Peoples' Weather Map

2002

Heat and Tragedy in a Rail Car, Summer 2002

Denison, Crawford County, Iowa

Image Source: Des Moines Register, Rodney White

Humans and the weather are intimate bedfellows even though we have worked hard to try to protect ourselves from too much rain, too little rain, too much cold, too much heat. Some people’s circumstances—their jobs, their homes—are more easily protected from the weather than others. Some aren’t protected at all.
In 2005 writer Dale Maharidge and photographer Michael Williamson wrote a book about Crawford County, Iowa—its county seat Denison in particular.
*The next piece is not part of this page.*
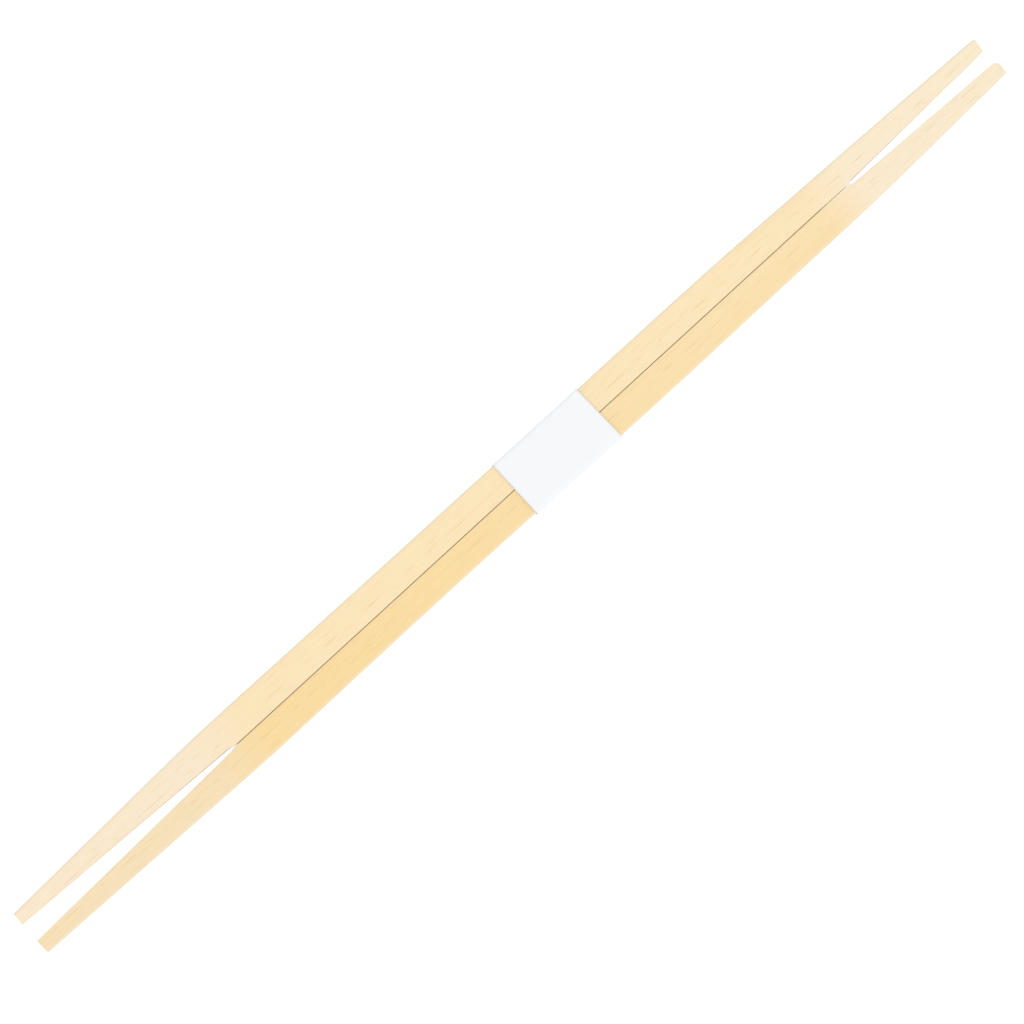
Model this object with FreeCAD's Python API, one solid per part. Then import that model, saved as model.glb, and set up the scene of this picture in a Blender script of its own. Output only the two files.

Denison gives the book its title but its subtitle is “Searching for the Soul of America Through the Secrets of a Midwest Town.” Such a subtitle gives Denison and similar small cities and towns the importance they deserve.
Maharidge, not a native of the town, comes to live and write among its citizens in part because of a tragedy that occurred there in 2002. On June 15, 2002, seven men and four women, eleven young people aged 18 to 36 from Honduras, Guatemala, El Salvador, and Mexico heading north for work, “climbed into an empty blue Union Pacific railroad grain car” in Harlingen, Texas. Someone sealed the hatch. The sealed hatch was to place the railcar above suspicion by immigration authorities. Near Corpus Christi, Texas, someone was supposed to unseal the hatch and let them out. Instead the railcar went to Oklahoma where it remained in storage through the summer.
At harvest time the car was sent to Iowa, to a grain elevator in Denison. When a worker opened the sealed hatch the bodies of the eleven people were discovered, mummified by heat and time. The Crawford County Sheriff Tom Hogan noted that the bodies were arrayed in a circle with their feet pointing toward the center, like the petals of a flower.
In the 1870s and 1880s the early settlers in Denison found their lives changed by an influx of immigrants whose habits and language differed from theirs. Most of these immigrants were Germans. A century and a quarter later, by 2004, a third, perhaps even a half, of the residents were natives of Central America and their descendants. The tragedy of 2002 is a vivid reminder of the perils of travelling North: among those perils are the heat of summer and the cold of winter.